W weekendy znalezienie czasu na trening jest proste. Jeśli ominę bieg poranny, zawsze zostaje jeszcze wolne popołudnie. Mając cały dzień, łatwo wygospodarować czas na trening. Zdecydowanie gorzej zorganizować się w tygodniu. Długie godziny w pracy, zakupy, znajomi i partner, który również zasługuje na chwilę dla siebie – to wszystko sprawia, że bieganie schodzi na dalszy plan. Nie chcąc omijać treningów, musiałam zdecydować się na radykalne zmiany w swoim życiu. Postanowiłam biegać rano. Wcześnie rano.
Nawet jeśli uda mi się wrócić z pracy o czasie, mam parę możliwości: (A) zignorować bliskich, burczenie w brzuchu i wybiec; (B) wciągnąć obiad i iść na trening, zanim zacznę trawić; (C) dać sobie spokój z bieganiem, oglądnąć serial i zalec na kanapie. Szukając lepszych opcji, znalazłam badania, które wykazały, że ludzie trenujący wczesnym rankiem są bardziej zdyscyplinowani i ćwiczą bardziej regularnie.
Zaczynając dzień porannym biegiem, jest się bardziej wydajnym w pracy i łatwiej się zasypia. Dr Aleksandra Wierzbicka z Ośrodka Medycyny Snu Instytutu Psychiatrii i Neurologii z Warszawy twierdzi, że jedną z najważniejszych zasad higieny snu jest codzienna aktywność fizyczna, a najlepszym momentem na jej wykonanie jest poranek. To wystarczyło, bym podjęła odważną decyzję o bieganiu o świcie.

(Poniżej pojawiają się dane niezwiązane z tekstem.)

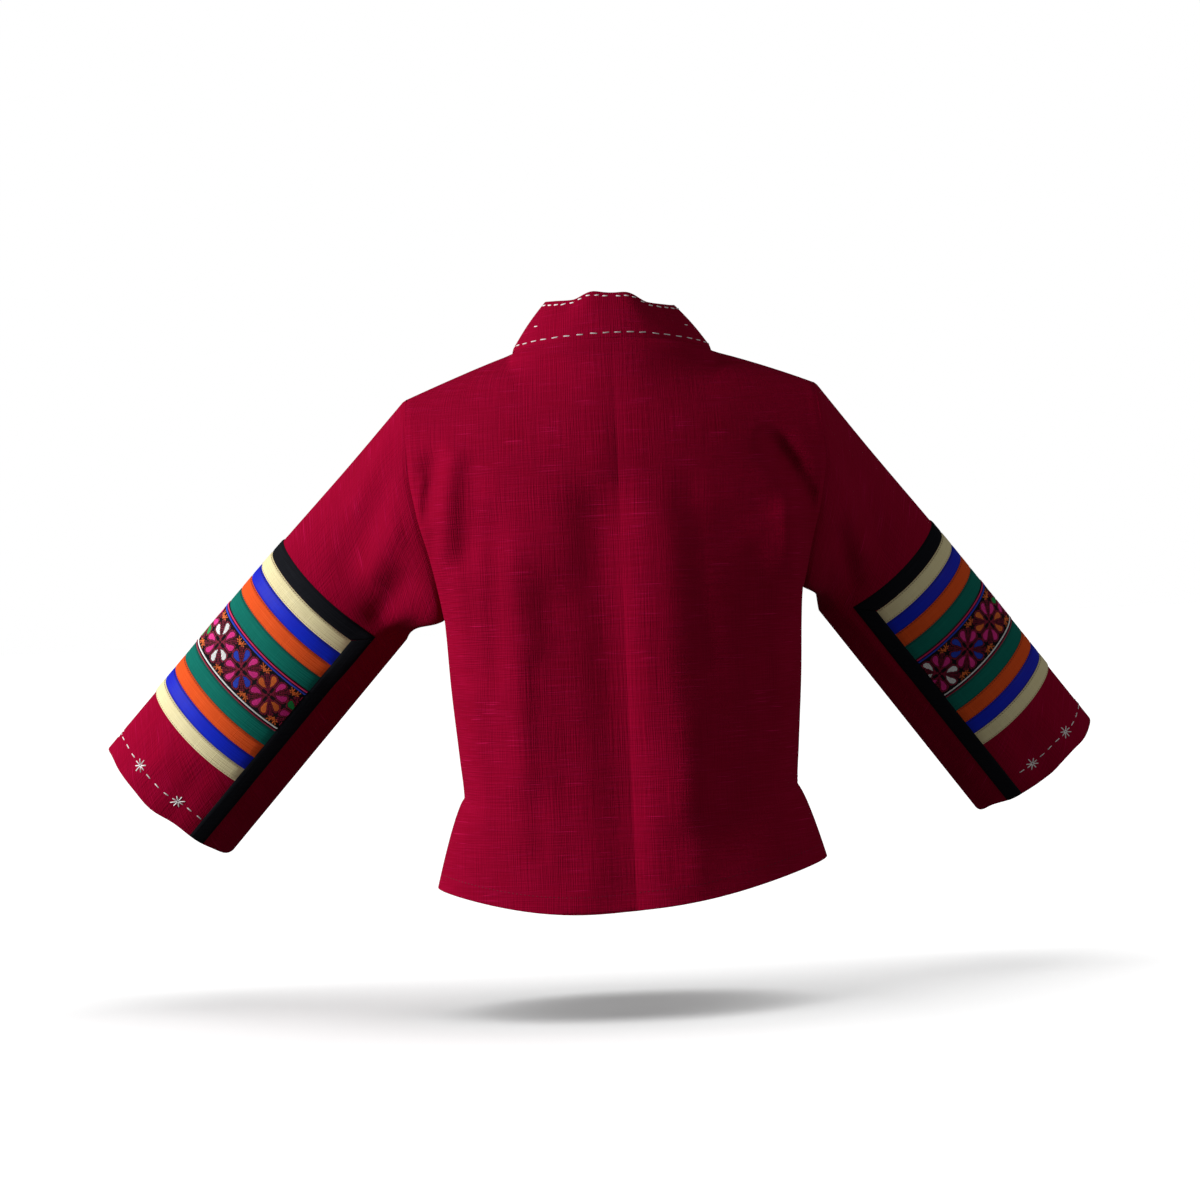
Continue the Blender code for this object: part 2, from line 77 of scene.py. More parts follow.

Wiedząc, że czekają mnie spore zmiany, postanowiłam zwerbować pomoc. Namówiłam mojego przyjaciela, aby towarzyszył mi w moim ambitnym planie. Mieliśmy mocne postanowienie i dużo chęci. Siedem razy w tygodniu wyruszaliśmy na trasę. Jednak, jak tylko któreś z nas nie mogło, druga osoba rezygnowała.
Myśleliśmy, że z każdym kolejnym dniem będzie nam łatwiej, jednak wstawanie o 5.30 stało się prawie niemożliwe – wiecznie się spoźnialiśmy i w ogóle nie mieliśmy energii. Nagle przyjaciel przeprowadził się, nastała długa, mroźna zima i moje poranne biegi odeszły w niepamięć. Nadeszła wiosna i wiedziałam, że potrzebuję nowej strategii. Wystarczyło parę drobnych zmian, aby zaskakująco łatwo zamienić poranny koszmar wczesnych treningów w najprzyjemniejszą część dnia.

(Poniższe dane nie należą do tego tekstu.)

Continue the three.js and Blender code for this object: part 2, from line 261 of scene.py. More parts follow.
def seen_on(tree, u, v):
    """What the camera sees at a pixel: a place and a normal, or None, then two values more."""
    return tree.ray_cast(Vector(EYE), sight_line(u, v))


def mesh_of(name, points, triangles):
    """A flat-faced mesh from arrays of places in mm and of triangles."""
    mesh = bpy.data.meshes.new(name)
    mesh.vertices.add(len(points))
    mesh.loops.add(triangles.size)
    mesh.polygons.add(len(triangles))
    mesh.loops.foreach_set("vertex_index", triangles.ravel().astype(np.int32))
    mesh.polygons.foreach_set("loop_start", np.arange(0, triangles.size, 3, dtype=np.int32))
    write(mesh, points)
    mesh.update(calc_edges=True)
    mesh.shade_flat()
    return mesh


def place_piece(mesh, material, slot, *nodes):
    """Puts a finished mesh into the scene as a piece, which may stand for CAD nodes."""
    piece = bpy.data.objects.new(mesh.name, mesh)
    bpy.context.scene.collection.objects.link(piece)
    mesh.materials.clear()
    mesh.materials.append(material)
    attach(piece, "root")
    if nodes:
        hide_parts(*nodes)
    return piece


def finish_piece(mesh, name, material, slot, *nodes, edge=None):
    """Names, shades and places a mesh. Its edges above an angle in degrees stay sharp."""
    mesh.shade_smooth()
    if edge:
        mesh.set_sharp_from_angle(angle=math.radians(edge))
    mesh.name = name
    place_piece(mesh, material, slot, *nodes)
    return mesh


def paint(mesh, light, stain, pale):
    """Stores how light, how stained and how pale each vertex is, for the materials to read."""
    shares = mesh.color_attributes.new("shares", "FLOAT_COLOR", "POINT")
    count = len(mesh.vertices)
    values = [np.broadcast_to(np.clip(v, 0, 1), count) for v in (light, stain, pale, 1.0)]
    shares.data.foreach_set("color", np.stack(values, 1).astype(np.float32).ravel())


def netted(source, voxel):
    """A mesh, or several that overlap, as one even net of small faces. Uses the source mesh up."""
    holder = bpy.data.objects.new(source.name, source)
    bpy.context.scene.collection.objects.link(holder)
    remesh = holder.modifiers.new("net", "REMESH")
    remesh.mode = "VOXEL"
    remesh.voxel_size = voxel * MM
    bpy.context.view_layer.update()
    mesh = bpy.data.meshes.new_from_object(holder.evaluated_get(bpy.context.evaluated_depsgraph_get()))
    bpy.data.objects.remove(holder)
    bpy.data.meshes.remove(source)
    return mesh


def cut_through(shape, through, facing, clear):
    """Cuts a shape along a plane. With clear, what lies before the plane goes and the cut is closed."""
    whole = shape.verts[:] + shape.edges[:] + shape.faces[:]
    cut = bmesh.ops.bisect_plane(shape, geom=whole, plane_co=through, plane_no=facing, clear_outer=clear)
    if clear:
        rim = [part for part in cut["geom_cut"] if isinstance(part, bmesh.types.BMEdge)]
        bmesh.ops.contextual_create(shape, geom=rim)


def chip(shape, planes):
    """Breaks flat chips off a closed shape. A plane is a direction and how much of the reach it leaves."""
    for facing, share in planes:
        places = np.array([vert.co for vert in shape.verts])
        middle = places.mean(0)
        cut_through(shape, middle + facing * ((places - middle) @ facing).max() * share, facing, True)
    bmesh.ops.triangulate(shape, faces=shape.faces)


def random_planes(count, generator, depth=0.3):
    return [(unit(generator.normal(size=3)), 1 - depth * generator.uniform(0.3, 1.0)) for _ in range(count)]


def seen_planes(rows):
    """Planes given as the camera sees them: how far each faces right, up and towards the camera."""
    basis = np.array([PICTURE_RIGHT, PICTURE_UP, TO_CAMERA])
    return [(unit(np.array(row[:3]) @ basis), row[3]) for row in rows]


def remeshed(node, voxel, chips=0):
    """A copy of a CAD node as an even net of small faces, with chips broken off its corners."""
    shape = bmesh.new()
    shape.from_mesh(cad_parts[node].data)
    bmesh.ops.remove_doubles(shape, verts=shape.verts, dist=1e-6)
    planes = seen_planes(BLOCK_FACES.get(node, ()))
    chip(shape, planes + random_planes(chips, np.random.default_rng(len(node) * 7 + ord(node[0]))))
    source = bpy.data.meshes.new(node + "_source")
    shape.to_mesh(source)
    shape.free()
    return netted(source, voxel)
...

Oto patenty, które również z Ciebie mogą uczynić rannego biegowego ptaszka:
Zaatakuj poranek
Nie oszukujmy się, pierwsze chwile po obudzeniu to nie jest najwspanialszy moment dnia, szczególnie, gdy jest 5.30 rano, za oknem jeszcze ciemno, wszyscy wokół śpią, Ty musisz wstać i przebiec 5 km, a na dodatek właśnie zaczyna padać. Dobra wiadomość jest taka, że dzięki wprowadzeniu paru drobnych zmian w swoim rytmie dobowym dzwonek budzika przestanie być dla Ciebie koszmarem.
Porównaj argumenty "za" i "przeciw"
OK, rozumiemy, że nie przekonuje Cię fakt, iż poranne biegi służą Twojemu zdrowiu. Zastanów się jednak, jakie korzyści będzie przynosił wczesny trening konkretnie w Twoim przypadku. Wreszcie zapiszesz się na jogę, nie przegapisz już żadnego meczu Ligi Mistrzów albo nauczysz się języka portugalskiego – ważne, żeby były to rzeczy, które będą dla Ciebie istotne i sprawią, że zaczniesz rozważać przestawienie budzika. „Drugą moją pasją jest fotografia ptaków. Motywacją do biegu staje się obserwacja skrzydlatych" - zdradza Czytelnik Dariusz Serafin.